The poor, antiquated labourers, wholly disconnected from modern Italy, don’t know that sharecropping has been outlawed. Living amidst the fatigued, debt-ridden peasants is Lazzaro (Adriano Tardiolo), a sweet and generous boy otherwise perceived as a holy fool. Always affixed with a delightful look, Lazzaro’s workmanship and perseverance evoke both appreciation and ridicule.

One night Lazzaro is left out to guard the chickens from the pack of wolves. Another night, he is afflicted with severe fever and there’s no bed available for him in the cramped quarters to sleep. Not that Lazzaro minds all the frowns and derisions heaped upon him. The beatific smile never vanishes from his face.

Maybe this ageless purity and angelical quality of Lazzaro could have seemed silly in the hands of a wrong film-maker or with an unsuitable choice of actor.
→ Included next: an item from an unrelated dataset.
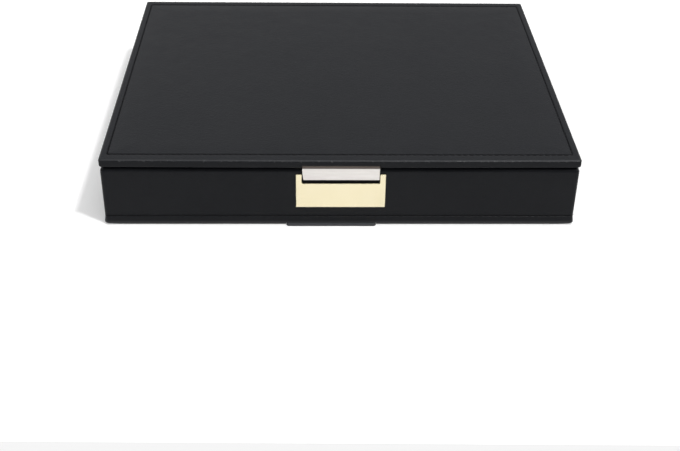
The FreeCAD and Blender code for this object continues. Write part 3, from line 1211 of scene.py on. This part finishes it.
def paperMaterial(name, colour):
    material = bpy.data.materials.new(name)
    material.use_nodes = True
    tree = material.node_tree
    tree.nodes.clear()
    paper = addNode(tree, "ShaderNodeBsdfDiffuse", Color=(colour, colour, colour, 1))
    glow = addNode(tree, "ShaderNodeEmission", Color=(1, 1, 1, 1))
    seen, mirrored = rayKinds(tree)
    lift = combine(tree, "ADD", combine(tree, "MULTIPLY", seen, stageSet["seenLift"]),
                   combine(tree, "MULTIPLY", mirrored, stageSet["mirrorLift"]))
    tree.links.new(lift, glow.inputs["Strength"])
    both = addNode(tree, "ShaderNodeAddShader")
    tree.links.new(paper.outputs[0], both.inputs[0])
    tree.links.new(glow.outputs[0], both.inputs[1])
    output = addNode(tree, "ShaderNodeOutputMaterial")
    tree.links.new(both.outputs[0], output.inputs["Surface"])
    return material


def stageSheet(name, corners, material):
    mesh = bpy.data.meshes.new(name)
    mesh.from_pydata(corners, [], [(0, 1, 2, 3)])
    sheet = placeObject(name, mesh)
    sheet.data.materials.append(material)


def makeFloor():
    half = stageSet["size"] / 2
    low = -stageSet["drop"]
    corners = [(-half, -half, low), (half, -half, low), (half, half, low), (-half, half, low)]
    stageSheet("whiteFloor", corners, paperMaterial("whitePaper", stageSet["floorColour"]))
    # the white ends a little in front of the box, where a pale grey begins
    lean = math.tan(math.radians(stageSet["edgeTurn"])) * half
    edge = stageSet["edgeAt"]
    corners = [(-half, -half, low / 2), (half, -half, low / 2), (half, edge + lean, low / 2),
               (-half, edge - lean, low / 2)]
    stageSheet("greyFront", corners, paperMaterial("greyPaper", stageSet["edgeColour"]))


lightSet = {
    "keyFrom": Vector((18.0, -11.4, 39.0)),
    "keyStrength": 1.5,
    "keyAngle": 5.0,
    "frontFrom": Vector((-4.0, -20.0, 9.0)),
    "frontStrength": 0.55,
    "frontAngle": 60.0,
    "sideFrom": Vector((9.0, -4.0, 32.0)),
    "sideStrength": 0.65,
    "sideAngle": 40.0,
    "fill": 0.50,
    "lowBack": 0.57,
    "highBack": 0.50,
    "backHeights": (0.05, 0.45),
    "leftward": 0.22,
    "leftwardSpan": (-0.5, 0.5),
    "roomFront": 0.10,
    "roomSpan": (-0.45, -0.1),
    "panelLeft": 1.4,
    "panelRight": 4.6,
    "panelHeights": (0.45, 0.65),
    "panelRear": (0.4, 0.6),
    "panelFront": (-0.5, -0.35),
    "panelLean": (-0.25, -0.05),
}


def softLamp(name, strength, wide, source):
    sun = bpy.data.lights.new(name, "SUN")
    sun.energy = strength
    sun.angle = math.radians(wide)
    lamp = placeObject(name, sun)
    lamp.rotation_euler = source.to_track_quat("Z", "Y").to_euler()
    return lamp


def makeWorld():
    world = bpy.data.worlds.new("whiteStudio")
    bpy.context.scene.world = world
    world.use_nodes = True
    tree = world.node_tree
    background = next(node for node in tree.nodes if node.type == "BACKGROUND")
    background.inputs["Color"].default_value = (1, 1, 1, 1)
    # what shiny things show: a pale sweep behind that dims a little upwards, and a dim room in front
    facing = addNode(tree, "ShaderNodeSeparateXYZ")
    tree.links.new(addNode(tree, "ShaderNodeTexCoord").outputs["Generated"], facing.inputs[0])
    right = facing.outputs["X"]
    rear = facing.outputs["Y"]
    up = facing.outputs["Z"]
    height = spread(tree, up, lightSet["lowBack"], lightSet["highBack"], *lightSet["backHeights"])
    front = spread(tree, rear, lightSet["roomFront"], 1.0, *lightSet["roomSpan"])
    room = combine(tree, "MULTIPLY", height, front)
    # a bright panel overhead, brighter to the right
    panelRear = spread(tree, rear, 1.0, 0.0, *lightSet["panelRear"])
    panelFront = spread(tree, rear, 0.0, 1.0, *lightSet["panelFront"])
    panelLean = spread(tree, right, lightSet["panelLeft"], lightSet["panelRight"], *lightSet["panelLean"])
    panel = combine(tree, "MULTIPLY", spread(tree, up, 0.0, 1.0, *lightSet["panelHeights"]),
                    combine(tree, "MULTIPLY", panelFront, panelRear))
    panel = combine(tree, "MULTIPLY", panel, panelLean)
    leaning = spread(tree, right, 1 + lightSet["leftward"], 1 - lightSet["leftward"],
                     *lightSet["leftwardSpan"])
    shown = combine(tree, "MULTIPLY", leaning, combine(tree, "ADD", room, panel))
    # white where the camera looks, the room for shiny things, and an even fill for all else
    seen, mirrored = rayKinds(tree)
    others = combine(tree, "SUBTRACT", 1.0, combine(tree, "ADD", seen, mirrored))
    plain = combine(tree, "MULTIPLY", others, lightSet["fill"])
    strength = combine(tree, "ADD", combine(tree, "ADD", plain, seen),
                       combine(tree, "MULTIPLY", mirrored, shown))
    tree.links.new(strength, background.inputs["Strength"])


def makeLight():
    softLamp("keyLight", lightSet["keyStrength"], lightSet["keyAngle"], lightSet["keyFrom"])
    front = softLamp("frontLight", lightSet["frontStrength"], lightSet["frontAngle"], lightSet["frontFrom"])
    side = softLamp("sideLight", lightSet["sideStrength"], lightSet["sideAngle"], lightSet["sideFrom"])
    # shiny things see the room there, not these two
    front.visible_glossy = False
    side.visible_glossy = False
    makeWorld()


cameraSet = {
    "place": Vector((-15.11, -595.43, 338.5)) * mm,
    "pan": 1.706,
    "tilt": 32.689,
    "roll": 0.982,
    "lens": 59.21,
    "sensor": 36,
    "shiftY": -0.0515,
    "clipStart": 0.01,
}


def makeCamera():
    data = bpy.data.cameras.new("camera")
    data.lens = cameraSet["lens"]
    data.sensor_width = cameraSet["sensor"]
    data.sensor_fit = "HORIZONTAL"
    data.shift_y = cameraSet["shiftY"]
    data.clip_start = cameraSet["clipStart"]
    camera = placeObject("camera", data)
    pan = Matrix.Rotation(math.radians(-cameraSet["pan"]), 4, "Z")
    tilt = Matrix.Rotation(math.radians(90 - cameraSet["tilt"]), 4, "X")
    roll = Matrix.Rotation(math.radians(cameraSet["roll"]), 4, "Z")
    camera.matrix_world = Matrix.Translation(cameraSet["place"]) @ pan @ tilt @ roll
    bpy.context.scene.camera = camera


makeFloor()
makeLight()
makeCamera()
bpy.context.scene.view_settings.view_transform = "Standard"
print("stage ready")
But Rohrwacher and Tardiolo make this immanent young guy not just some of the narrative’s symbolic values. There’s recognizable and strongly rooted humaneness that gleams through the central character’s candid, heartwarming gaze. Among the peasants, a young single mother named Antonia (Agnese Graziani/Alba Rohrwacher) shows some concern for Lazzaro.

Soon, Alfonsina arrives at the property with her young rebellious son Tancredi (Luca Chikovani), who vocally censures his family’s corrupted ways. Tancredi also takes a liking to Lazzaro, maybe like a pet, and hails him as his ‘half-brother’ (Tancredi considers it a possibility due to his father’s womanizing manners).

He also cooks-up a silly kidnapping scheme, coercing Lazzaro to go along in order to extract some money out of his tenacious mother. At this point, we can sense the impending tragedy in this acquaintance between a callow rich boy and saintlike peasant boy. But as we wait for the familiar commentary on the class divide, Rohrwacher employs a confounding temporal shift and the narrative suddenly moves from the sprawling countryside to dingy urban sprawl.

In these modern surroundings, Lazzaro and the peasants might have disentangled themselves from the Marchesa family, but only to have been caught in the larger cycle of poverty and societal oppression. And the wolf that threatened to devour the hens at Inviolata also makes its appearance in the city, although they are more of a symbolic force denoting the status quo maintained by the powerful through ruthless practices of capitalism.

Adorned with cinematographer Helene Louvart’s gorgeous visuals and Tardiolo’s cherubic cluelessness, I had easily fallen under the spell of this charming fable, even though it takes some time to attune to its dizzying shifts. For the most part, categorizing Happy as Lazzaro would be a confounding task. In fact, this might be one of the most divisive films of the year, whose elusive magical qualities might provoke varying responses.

Happy as Lazzaro featured in our list of the 25 best Foreign Films of 2018

Writer/director Rohrwacher has seamlessly stitched the elements of social realism and magical realism. She observes the dubious and deeply corrupted nature of Inviolata and the not-so-contrasting shoddiness of the metropolis, but the social backdrop is perpetually tinged with Fellini-esque visuals. For example, in one mesmerizingly edited scene, we see Lazzaro seeing his old friends as they were and as they are.

Rohrwacher’s primary aim isn’t to focus on the unjust practices of sharecropping or to indict the inequalities in modern Italy. She rather uses a simplistic figure to create a dazzlingly complex portrait of a society, where the concept of evil and badness is ambiguous and forever changing. The swindled swindles and the exploiters become victims. All this happens while Lazzaro’s kind face remains as the narrative’s soothing frontispiece, presenting the unreality of being a selfless and good individual in a society blighted with social injustice and exploitation.

The titular character could be a guardian angel, a ghost, or as Tancredi says ‘a good luck charm’, but he could be seen as an unwitting witness to the timelessness of human race’s deceptive behaviours. The tragedies are the same and never-ending, whether it unfolds in the quaint countryside or in sleek urban quarters. Thankfully, the social message doesn’t come across as rhetorical or deeply pessimistic because we watch it under the lighthearted gaze of a childlike personality.

Happy as Lazzaro (128 minutes) intriguingly serves its social critique through a dreamy slice of magical realism. It’s definitely one of the genuinely fresh and idiosyncratic movies of the year.